For tracking the impeachment trial, the first step is to establish a set of criteria for judging the President’s guilt or innocence. The criteria could include key factors such as:

  • Is there sufficient information to conclude that the President has committed a high crime or misdemeanor?
  • Does the President’s refusal to respond to Congressional requests for evidence and witnesses constitute an unconstitutional act?
  • Was a fair process established in the House and will a fair process be established in the Senate to allow Congress to make these judgments?

The second step is to identify a range of plausible responses relating to each criterion. For example, let’s begin with the second point. You can create your own list for the first and last criteria:

  1. The President is violating the constitution by ignoring legitimate Congressional requests for information needed to perform its oversight function and enforce the principle of checks and balances laid out in the Constitution.
  2. The President should comply with Congressional oversight requests unless the principle of Executive Privilege is violated. If a conflict arises over what is protected by Executive Privilege, the Courts should decide what information or conversations qualify for protection.
  3. The Executive is supreme and the President is not required to respond to any Congressional oversight requests. Moreover, the Courts should not become involved in any disputes between the Executive and Legislative branches.

The third step is to evaluate the quality of the data that you will use to determine which is the correct response. Does the information you are relying on to select or defend your position satisfy these three requirements? Is it:

  • Valid. Is the information I am receiving valid? Can the sources be trusted OR could I be a victim of intentional or unintentional digital disinformation?
  • Reliable. Would everyone rate this information the same way OR would people perceive it differently depending on their political affiliation?
  • Stable. Am I relying on a stable flow of information from a set of pre-selected sources or streams of information OR do I keep changing the mix of whom I listen to or whom I read?
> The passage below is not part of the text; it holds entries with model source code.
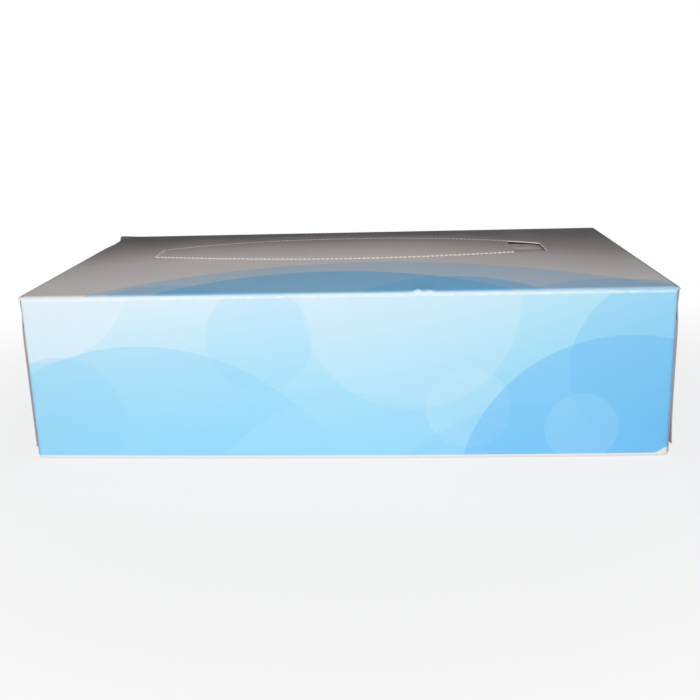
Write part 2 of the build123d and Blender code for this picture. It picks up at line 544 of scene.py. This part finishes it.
# %% [markdown]
# ## Materials
#
# Colours are written as sRGB hex values and turned to linear light once. One helper adds a
# shader node with its settings and its links, and a few short ones name the steps that the
# finishes share: a share that rises over a distance, a band, one ink laid over another.

# %% Helpers for materials
def colour(hex_code):
    """Linear RGBA from an sRGB hex value."""
    channels = [int(hex_code[i : i + 2], 16) / 255 for i in (1, 3, 5)]
    linear = [c / 12.92 if c <= 0.04045 else ((c + 0.055) / 1.055) ** 2.4 for c in channels]
    return (*linear, 1)


def add(tree, kind, links=None, **settings):
    """A node of a kind: links holds its inputs, as sockets or values, by name or number."""
    node = tree.nodes.new(kind)
    for name, value in settings.items():
        setattr(node, name, value)
    for name, value in (links or {}).items():
        if isinstance(value, bpy.types.NodeSocket):
            tree.links.new(value, node.inputs[name])
        else:
            node.inputs[name].default_value = value
    return node


def new_material(name):
    """An empty node material and its tree."""
    material = bpy.data.materials.new(name)
    material.use_nodes = True
    material.node_tree.nodes.clear()
    return material, material.node_tree


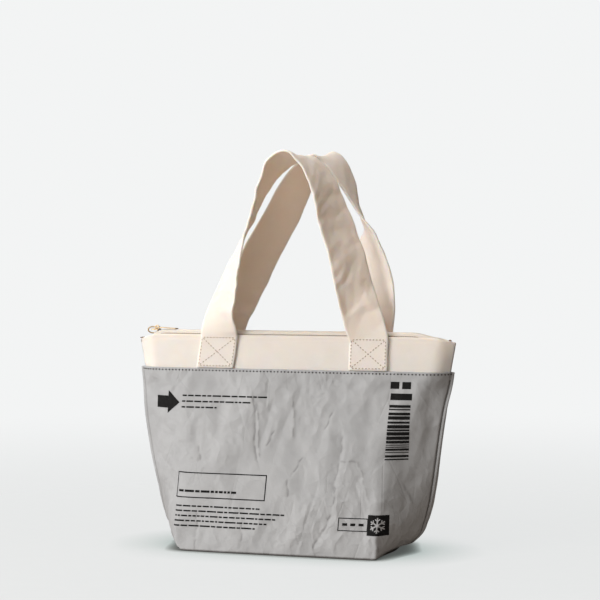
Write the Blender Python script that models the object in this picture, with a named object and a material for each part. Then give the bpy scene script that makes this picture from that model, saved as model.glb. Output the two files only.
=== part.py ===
"""Insulated lunch bag in metres, +Z up, front towards -Y. Named sizes are in millimetres."""

import bpy
import numpy as np

for old in list(bpy.data.objects):
    bpy.data.objects.remove(old)

MM = 0.001

# Body
HEM_TOP = 162.5
HEM_WIDTH = 300.2
HEM_DEPTH = 24.8
HEM_CREASE = 274.0
BASE_WIDTH = 187.0
BASE_END = 3.0
BASE_DEPTH = 116.0
BODY_WALL = 2.5
HEM_WALL = 0.9
CREASE_RADIUS = 14.0

# Bands
BAND_HEIGHT = 30.7
BAND_TUCK = 9.5
BAND_WALL = 1.8
BAND_INSET = 1.9
BAND_END = 1.2
BAND_TOP_DEPTH = 17.6
BAND_SPREAD = 4.6
SEAM_GAP = 0.3
CORNER_DIP = 4.5

# Zip
ZIP_RISE = 4.0
TAPE_TUCK = 12.0
ZIP_SETBACK = 13.1
ZIP_DIP = 3.5
TAPE_WALL = 1.3
TEETH_WIDTH = 2.2
TEETH_DROP = 1.2
TEETH_HEIGHT = 4.5
CLEAR = 0.3

# Slider and pull tab
SLIDER_FROM_END = 1.0
SLIDER_LENGTH = 9.0
SLIDER_WIDTH = 7.0
SLIDER_THICK = 1.2
BAIL_INNER = 1.3
BAIL_WIRE = 0.9
BAIL_THICK = 1.4
TAB_LENGTH = 21.0
TAB_WIDTH = 5.0
TAB_THICK = 0.8
TAB_BAR = 1.0
TAB_WINDOW = 4.5
TAB_SIDE_CLEAR = 0.5

# Handles
STRAP_WIDTH = 36.0
STRAP_THICK = 2.2
STRAP_CLEAR = 0.5
STRAP_TUCK_CLEAR = 0.4
HANDLE_SPACING = 142.9
HANDLE_SHIFT = 1.75
HANDLE_RISE = 164.1
FRONT_LEAN = 12.5
BACK_LEAN = 27.0
ARCH_ROLL = 9.0

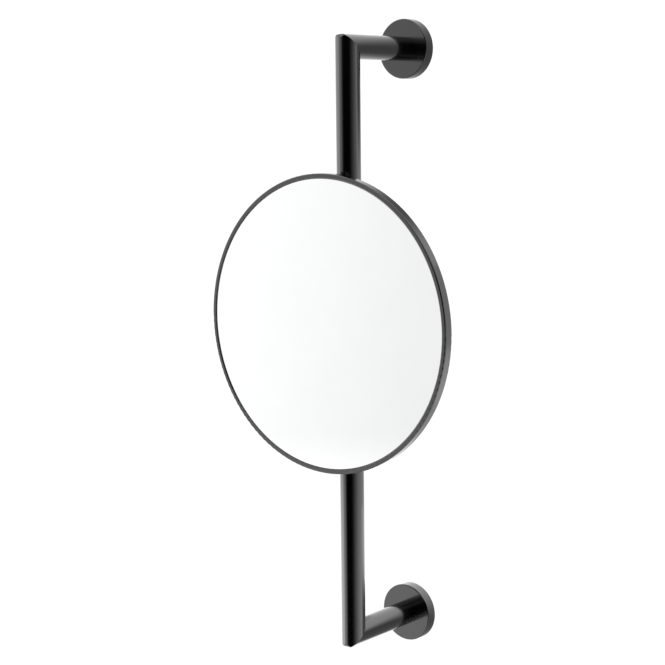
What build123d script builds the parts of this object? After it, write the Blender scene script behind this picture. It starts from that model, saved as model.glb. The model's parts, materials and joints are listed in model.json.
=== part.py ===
from build123d import *
import os

# Wall-mounted makeup mirror: a round disc mirror that slides, swivels and tilts
# on an upright post, which two short arms hold off the wall.
# The origin is on the wall plane, midway between the two wall rosettes.
# +X is to the right of a person facing the mirror, +Y goes into the wall, +Z is up.
# All sizes are in millimetres.

# Frame of round tube
tube_diameter = 16.6
tube_wall = 1.5
arm_spacing = 403.0
wall_to_post = 68.0
elbow_round = 2.6
elbow_bite = 0.05

# Wall rosettes and the plates that they cover
rosette_diameter = 41.0
rosette_depth = 7.8
rosette_wall = 2.2
rosette_edge_round = 0.8
wall_plate_clearance = 0.1
wall_plate_thickness = 2.4
wall_plate_height = 5.0
wall_plate_flange = 2.6
wall_plate_centre_hole = 12.0
wall_screw_spacing = 22.0
wall_screw_hole = 4.5

# Plug in the end of each arm, and the screw that draws the rosette against it
plug_length = 20.0
plug_clearance = 0.05
plug_edge_chamfer = 0.6
arm_screw_diameter = 6.0
arm_screw_grip = 12.0
arm_screw_head_diameter = 10.0
arm_screw_head_height = 3.5
arm_screw_socket = 4.0
arm_screw_socket_depth = 2.0
arm_screw_hole_clearance = 0.2
thread_clearance = 0.03
thread_end_gap = 1.0

# Grub screw that locks each rosette on its wall plate from below
grub_diameter = 3.0
grub_recess = 0.2
grub_seat_depth = 1.0
grub_seat_clearance = 0.1
grub_socket = 1.5
grub_socket_depth = 1.4

# Two-piece sleeve that slides on the post
slide_clearance = 0.05
sleeve_wall = 1.35
sleeve_flange_reach = 1.8
sleeve_flange_thickness = 3.0
snap_ring_height = 1.0
snap_ring_wall = 1.1
snap_ring_clearance = 0.05
snap_ring_gap = 9.0

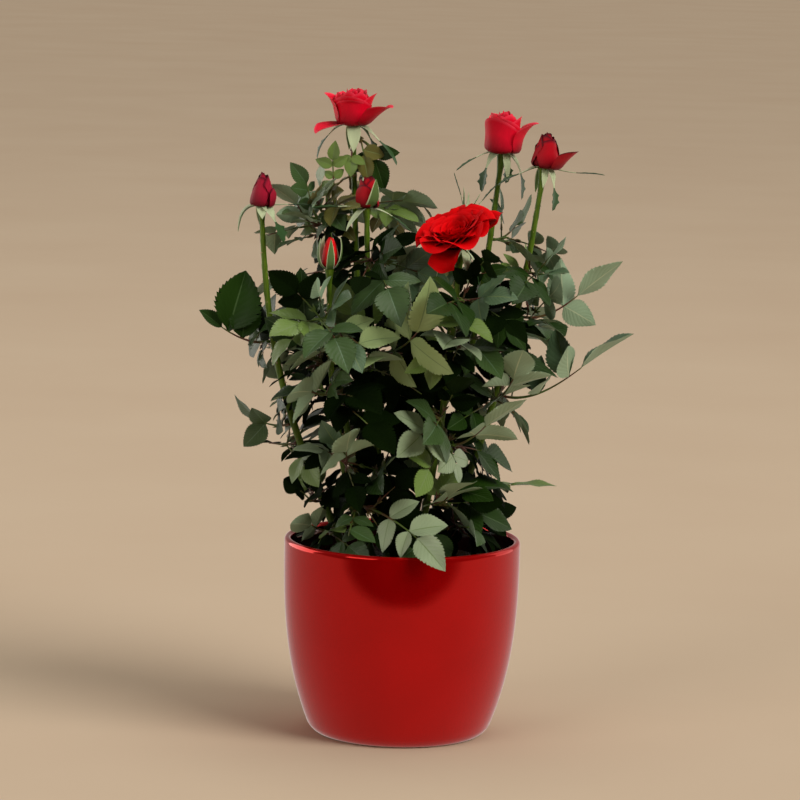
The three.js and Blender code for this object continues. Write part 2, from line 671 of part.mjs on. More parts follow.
Object.entries(CANES).forEach(([name, cane], i) => {
  const caneLimb = standing.find((entry) => entry.node === name).solid;
  const bloom = Object.values(BLOOMS).find((entry) => entry.cane === name);
  const sepals = bloom ? makeSepals(name, cane, bloom.sepals, 100 + i) : [];
  sepals.forEach((sepal) => stand(sepal, name));
  add(name, fuse([caneLimb, ...sepals]), bark);
});

const masses = MASSES.map((row, i) => growShoot(row, i + 1));
masses.forEach(growSideLeaves);
masses.forEach((mass) => add(mass.node, fuse(mass.solids), leafGreen));

export default rose;
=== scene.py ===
"""A miniature rose bush in its glossy red pot, dressed for rendering: the pot, the
potting mix, the canes with their prickles and hips, the blooms and the foliage."""
import math

import bmesh
import bpy
import numpy as np
from mathutils import Matrix, Quaternion, Vector
from mathutils.bvhtree import BVHTree


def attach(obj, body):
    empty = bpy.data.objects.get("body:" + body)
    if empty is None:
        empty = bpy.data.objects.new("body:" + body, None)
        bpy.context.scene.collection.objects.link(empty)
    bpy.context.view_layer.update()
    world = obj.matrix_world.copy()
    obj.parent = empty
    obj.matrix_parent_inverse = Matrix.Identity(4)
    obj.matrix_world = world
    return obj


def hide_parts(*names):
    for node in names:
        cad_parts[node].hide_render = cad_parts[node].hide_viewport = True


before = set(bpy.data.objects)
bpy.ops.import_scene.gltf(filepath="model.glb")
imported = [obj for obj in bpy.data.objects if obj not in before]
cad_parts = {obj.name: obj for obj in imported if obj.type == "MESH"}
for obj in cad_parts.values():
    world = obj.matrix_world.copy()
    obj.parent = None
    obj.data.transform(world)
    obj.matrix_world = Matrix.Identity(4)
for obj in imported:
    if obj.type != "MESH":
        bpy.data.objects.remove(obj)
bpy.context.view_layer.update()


# ---- Studio ----
# A pale seamless floor, a broad key from the front right, a fill from the front left and
# one soft lamp overhead. Two panels and the room are there for the glaze to mirror. The
# camera stands well back with a long lens, turned slightly about its own axis.

def linear(hex_colour):
    """An sRGB colour such as "#a30a0a" as linear red, green, blue and alpha"""
    levels = [int(hex_colour[i:i + 2], 16) / 255 for i in (1, 3, 5)]
    return [x / 12.92 if x <= 0.04045 else ((x + 0.055) / 1.055) ** 2.4 for x in levels] + [1]


def add_node(material, kind, settings=(), links=()):
    """Adds a node. A setting whose name is an input sets that input, any other sets the
    node itself. A link joins an input to another node's output."""
    tree = material.node_tree
    node = tree.nodes.new(kind)
    for name, value in dict(settings).items():
        if isinstance(name, int) or name in node.inputs:
            node.inputs[name].default_value = value
        else:
            setattr(node, name, value)
    for name, (source, output) in dict(links).items():
        tree.links.new(source.outputs[output], node.inputs[name])
    return node


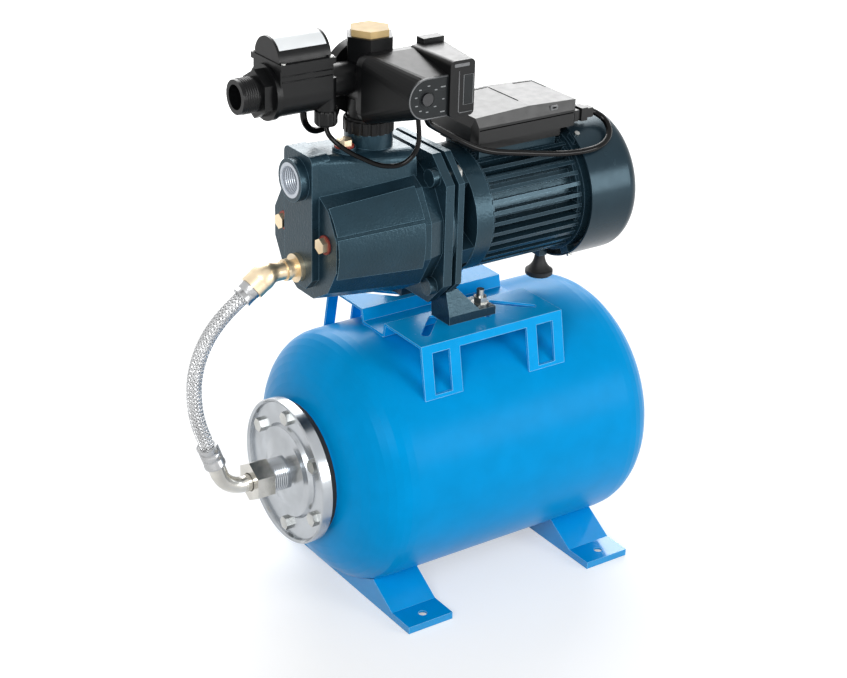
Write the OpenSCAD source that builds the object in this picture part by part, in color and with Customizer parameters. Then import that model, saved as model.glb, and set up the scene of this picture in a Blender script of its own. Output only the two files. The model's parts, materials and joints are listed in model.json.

Once you know the information you are relying on meets these tests, ask yourself if it supports or is inconsistent with each response. The response that is best supported by valid, reliable, and stable data is most likely to be true.


APPLYING INDICATORS

Over the years, Globalytica has established a set of standards for determining what constitutes a good indicator for constructing an objective yardstick. A good indicator should satisfy five criteria: it should be observable/collectible, valid, reliable, stable, and unique. When viewing the upcoming impeachment trial, we see the first and last criteria as less relevant. The observable/collectible requirement will be more than fulfilled by the news media and social media in our 24/7/365 world. The unique criterion is relevant when trying to decide which mutually exclusive scenario or hypothesis is the most likely. In this case, it is more a question of whether a threshold has been crossed, not which independent hypothesis is most likely to be true.